→ **Records contained in a dataset**
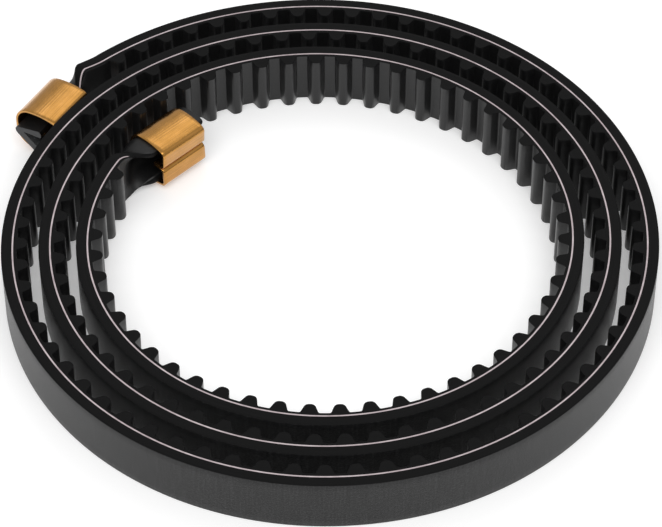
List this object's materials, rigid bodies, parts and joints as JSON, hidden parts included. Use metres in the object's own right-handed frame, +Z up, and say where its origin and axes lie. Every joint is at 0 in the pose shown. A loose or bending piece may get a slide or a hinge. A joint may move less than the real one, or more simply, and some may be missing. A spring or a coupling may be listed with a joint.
{
  "type": "timing belt",
  "caption": "Open-ended toothed timing belt wound flat into a coil, smooth back outwards, with a crimped brass clip on each folded end.",
  "frame": {"origin": "centre of the coil's bounding box, on the surface it rests on, which is the plane of its lower cut edge", "axes": "+Z up across the belt's width, from the lower cut edge to the upper one; the belt runs anticlockwise seen from above, from its inner clip to its outer clip; both clips lie towards -X +Y"},
  "size_m": [0.066, 0.0678, 0.006],
  "materials": {
    "back_rubber": "matt black moulded rubber with a fine ground texture",
    "tooth_rubber": "matt black moulded rubber",
    "nylon_facing": "tight dark nylon fabric with a slight sheen",
    "glass_cord": "pale twisted glass-fibre cord, cut along the belt edges",
    "end_rubber": "folded black rubber with a greyer cut end",
    "crimped_brass": "satin orange brass sheet with drawn lines along the crimp"
  },
  "bodies": {
    "coil": {"coil_inner_turn_backing": "back_rubber", "coil_inner_turn_teeth": "tooth_rubber", "coil_inner_turn_facing": "nylon_facing", "coil_inner_turn_cords": "glass_cord", "coil_middle_turn_backing": "back_rubber", "coil_middle_turn_teeth": "tooth_rubber", "coil_middle_turn_facing": "nylon_facing", "coil_middle_turn_cords": "glass_cord", "coil_outer_turn_backing": "back_rubber", "coil_outer_turn_teeth": "tooth_rubber", "coil_outer_turn_facing": "nylon_facing", "coil_outer_turn_cords": "glass_cord"},
    "inner_link_1": {"inner_link_1_backing": "back_rubber", "inner_link_1_teeth": "tooth_rubber", "inner_link_1_facing": "nylon_facing", "inner_link_1_cords": "glass_cord"},
    "inner_link_2": {"inner_link_2_backing": "back_rubber", "inner_link_2_teeth": "tooth_rubber", "inner_link_2_facing": "nylon_facing", "inner_link_2_cords": "glass_cord"},
    "inner_end": {"inner_link_3_backing": "back_rubber", "inner_link_3_teeth": "tooth_rubber", "inner_link_3_facing": "nylon_facing", "inner_link_3_cords": "glass_cord", "inner_curled_end": "end_rubber", "inner_clip": "crimped_brass"},
    "outer_link_1": {"outer_link_1_backing": "back_rubber", "outer_link_1_teeth": "tooth_rubber", "outer_link_1_facing": "nylon_facing", "outer_link_1_cords": "glass_cord"},
    "outer_link_2": {"outer_link_2_backing": "back_rubber", "outer_link_2_teeth": "tooth_rubber", "outer_link_2_facing": "nylon_facing", "outer_link_2_cords": "glass_cord"},
    "outer_link_3": {"outer_link_3_backing": "back_rubber", "outer_link_3_teeth": "tooth_rubber", "outer_link_3_facing": "nylon_facing", "outer_link_3_cords": "glass_cord"},
    "outer_link_4": {"outer_link_4_backing": "back_rubber", "outer_link_4_teeth": "tooth_rubber", "outer_link_4_facing": "nylon_facing", "outer_link_4_cords": "glass_cord"},
    "outer_end": {"outer_link_5_backing": "back_rubber", "outer_link_5_teeth": "tooth_rubber", "outer_link_5_facing": "nylon_facing", "outer_link_5_cords": "glass_cord", "outer_curled_end": "end_rubber", "outer_clip": "crimped_brass"}
  },
  "joints": [
    {"name": "inner_curl_1", "type": "hinge", "parent": "coil", "child": "inner_link_1", "pos_m": [-0.0145, -0.02065, 0.003], "axis": [0, 0, -1], "range_deg": [0, 39]},
    {"name": "inner_curl_2", "type": "hinge", "parent": "inner_link_1", "child": "inner_link_2", "pos_m": [-0.02204, -0.01148, 0.003], "axis": [0, 0, -1], "range_deg": [0, 39]},
    {"name": "inner_curl_3", "type": "hinge", "parent": "inner_link_2", "child": "inner_end", "pos_m": [-0.02422, 0.00019, 0.003], "axis": [0, 0, -1], "range_deg": [0, 39]},
    {"name": "outer_unwind_1", "type": "hinge", "parent": "coil", "child": "outer_link_1", "pos_m": [0.02766, 0.01563, 0.003], "axis": [0, 0, -1], "range_deg": [0, 20]},
    {"name": "outer_unwind_2", "type": "hinge", "parent": "outer_link_1", "child": "outer_link_2", "pos_m": [0.02008, 0.02486, 0.003], "axis": [0, 0, -1], "range_deg": [0, 20]},
    {"name": "outer_unwind_3", "type": "hinge", "parent": "outer_link_2", "child": "outer_link_3", "pos_m": [0.00974, 0.03081, 0.003], "axis": [0, 0, -1], "range_deg": [0, 20]},
    {"name": "outer_unwind_4", "type": "hinge", "parent": "outer_link_3", "child": "outer_link_4", "pos_m": [-0.00205, 0.03271, 0.003], "axis": [0, 0, -1], "range_deg": [0, 20]},
    {"name": "outer_unwind_5", "type": "hinge", "parent": "outer_link_4", "child": "outer_end", "pos_m": [-0.01376, 0.03039, 0.003], "axis": [0, 0, -1], "range_deg": [0, 20]}
  ],
  "couplings": [
    {"joint": "inner_curl_2", "follows": "inner_curl_1", "ratio": 1},
    {"joint": "inner_curl_3", "follows": "inner_curl_1", "ratio": 1},
    {"joint": "outer_unwind_2", "follows": "outer_unwind_1", "ratio": 1},
    {"joint": "outer_unwind_3", "follows": "outer_unwind_1", "ratio": 1},
    {"joint": "outer_unwind_4", "follows": "outer_unwind_1", "ratio": 1},
    {"joint": "outer_unwind_5", "follows": "outer_unwind_1", "ratio": 1}
  ]
}
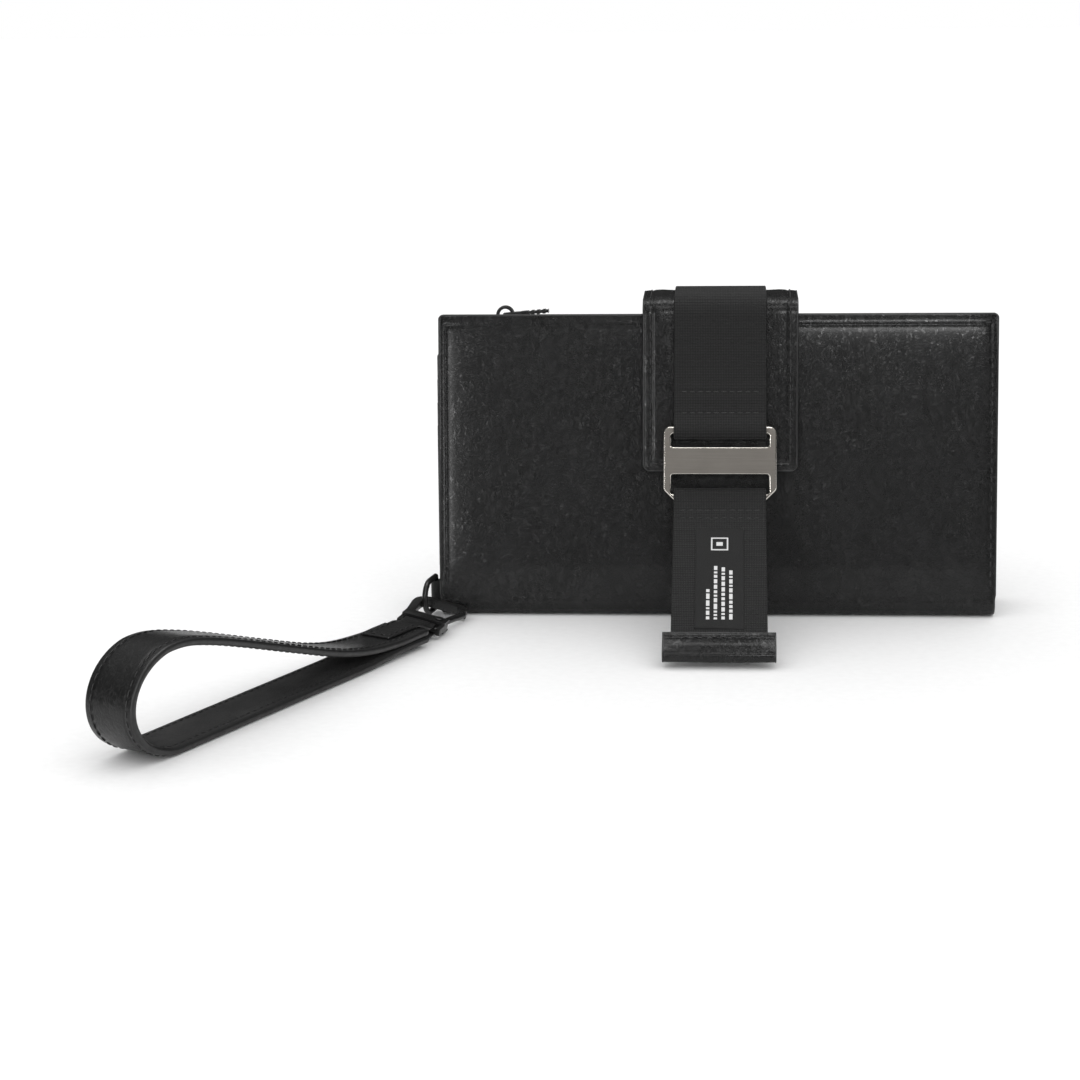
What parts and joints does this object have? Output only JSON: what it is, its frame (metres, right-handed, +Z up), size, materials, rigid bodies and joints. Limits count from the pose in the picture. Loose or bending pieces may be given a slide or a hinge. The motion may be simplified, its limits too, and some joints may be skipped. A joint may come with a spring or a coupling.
{
  "type": "wristlet pouch",
  "caption": "Leather wristlet wallet with a zipped pocket, card pockets, a webbing closing tab with buckle and tail, and a clip-on wrist strap.",
  "frame": {"origin": "centre of the base, on the surface it stands on", "axes": "+Z up, the front with the buckle faces -Y, X runs along the width"},
  "size_m": [0.3076, 0.2338, 0.1219],
  "materials": {
    "leather": "glazed, fine crinkled grain",
    "card_leather": "satin",
    "lining": "matt twill",
    "webbing": "ribbed nylon webbing",
    "label": "satin woven label with light print",
    "zip_tape": "woven tape",
    "zip_teeth": "satin nylon",
    "black_metal": "satin black",
    "snap_metal": "satin",
    "nickel": "fine brushed nickel with bright bevels"
  },
  "bodies": {
    "pouch": {"cover_back": "leather", "cover_spine": "leather", "back_lining": "lining", "pocket_front_wall": "lining", "pocket_floor": "lining", "pocket_side_left": "lining", "pocket_side_right": "lining", "zip_tape_back": "zip_tape", "zip_tape_front": "zip_tape", "zip_teeth_back": "zip_teeth", "zip_teeth_front": "zip_teeth", "zip_stops": "black_metal", "card_panel": "card_leather", "card_pocket_1": "card_leather", "card_pocket_2": "card_leather", "card_pocket_3": "card_leather", "tab_back": "leather", "webbing_back": "webbing", "ring_loop": "leather"},
    "front_cover": {"cover_front": "leather", "front_lining": "lining", "snap_socket": "snap_metal"},
    "tab": {"tab_front": "leather", "tab_lining": "lining", "webbing_front": "webbing", "snap_stud": "snap_metal"},
    "buckle": {"buckle": "nickel"},
    "tail": {"webbing_tail": "webbing", "tail_label": "label", "tail_end": "leather"},
    "slider": {"zip_slider": "black_metal"},
    "puller": {"puller_link": "black_metal", "puller_grip": "black_metal"},
    "ring": {"d_ring": "black_metal"},
    "clip": {"clip_body": "black_metal", "clip_screw": "black_metal"},
    "gate": {"clip_gate": "black_metal"},
    "wristlet": {"wrist_strap": "leather", "wrist_keeper": "leather"}
  },
  "joints": [
    {"name": "tab_open", "type": "hinge", "parent": "pouch", "child": "tab", "pos_m": [0.0015, 0.01235, 0.1219], "axis": [-1, 0, 0], "range_deg": [0, 170]},
    {"name": "front_cover_open", "type": "hinge", "parent": "pouch", "child": "front_cover", "pos_m": [0, -0.0149, 0.00691], "axis": [1, 0, 0], "range_deg": [0, 20.4]},
    {"name": "buckle_swing", "type": "hinge", "parent": "tab", "child": "buckle", "pos_m": [0.0015, -0.01234, 0.07232], "axis": [-1, 0, 0], "range_deg": [0, 80]},
    {"name": "tail_swing", "type": "hinge", "parent": "buckle", "child": "tail", "pos_m": [0.0015, -0.01633, 0.04713], "axis": [-1, 0, 0], "range_deg": [-50, 60]},
    {"name": "zip_slide", "type": "slide", "parent": "pouch", "child": "slider", "axis": [1, 0, 0], "range_m": [0, 0.16]},
    {"name": "puller_flip", "type": "hinge", "parent": "slider", "child": "puller", "pos_m": [-0.082, 0.02009, 0.11157], "axis": [0, -0.9962, 0.0872], "range_deg": [0, 140]},
    {"name": "ring_swing", "type": "hinge", "parent": "pouch", "child": "ring", "pos_m": [-0.1086, -0.0092, 0.008], "axis": [0, 0, 1], "range_deg": [-60, 0]},
    {"name": "clip_lift", "type": "hinge", "parent": "ring", "child": "clip", "pos_m": [-0.11003, -0.01663, 0.00554], "axis": [-0.9781, 0.2079, 0], "range_deg": [0, 45]},
    {"name": "gate_press", "type": "hinge", "parent": "clip", "child": "gate", "pos_m": [-0.10434, -0.04022, 0.00332], "axis": [0.2034, -0.0432, 0.9781], "range_deg": [0, 18], "stiffness_Nm_per_rad": 0.02, "springref_deg": -5.73},
    {"name": "strap_swing", "type": "hinge", "parent": "clip", "child": "wristlet", "pos_m": [-0.1109, -0.0466, 0.0044], "axis": [-0.9568, 0.2034, 0.2079], "range_deg": [-40, 25]}
  ],
  "couplings": [
    {"joint": "front_cover_open", "follows": "tab_open", "ratio": 0.12}
  ]
}
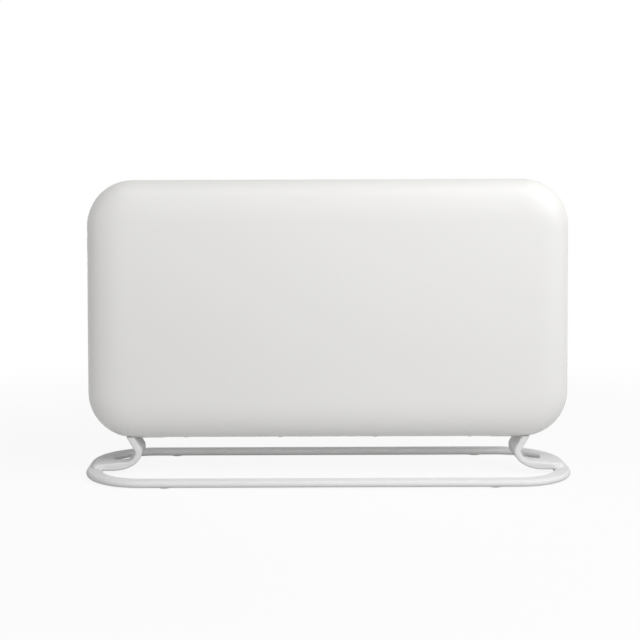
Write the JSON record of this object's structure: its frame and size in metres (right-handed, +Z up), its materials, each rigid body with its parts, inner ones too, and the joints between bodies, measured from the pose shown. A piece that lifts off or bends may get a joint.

→ **What this task involves**
Reply with one number: the count of lines in the entries that include the word "from".

→ **Solution for this task**
3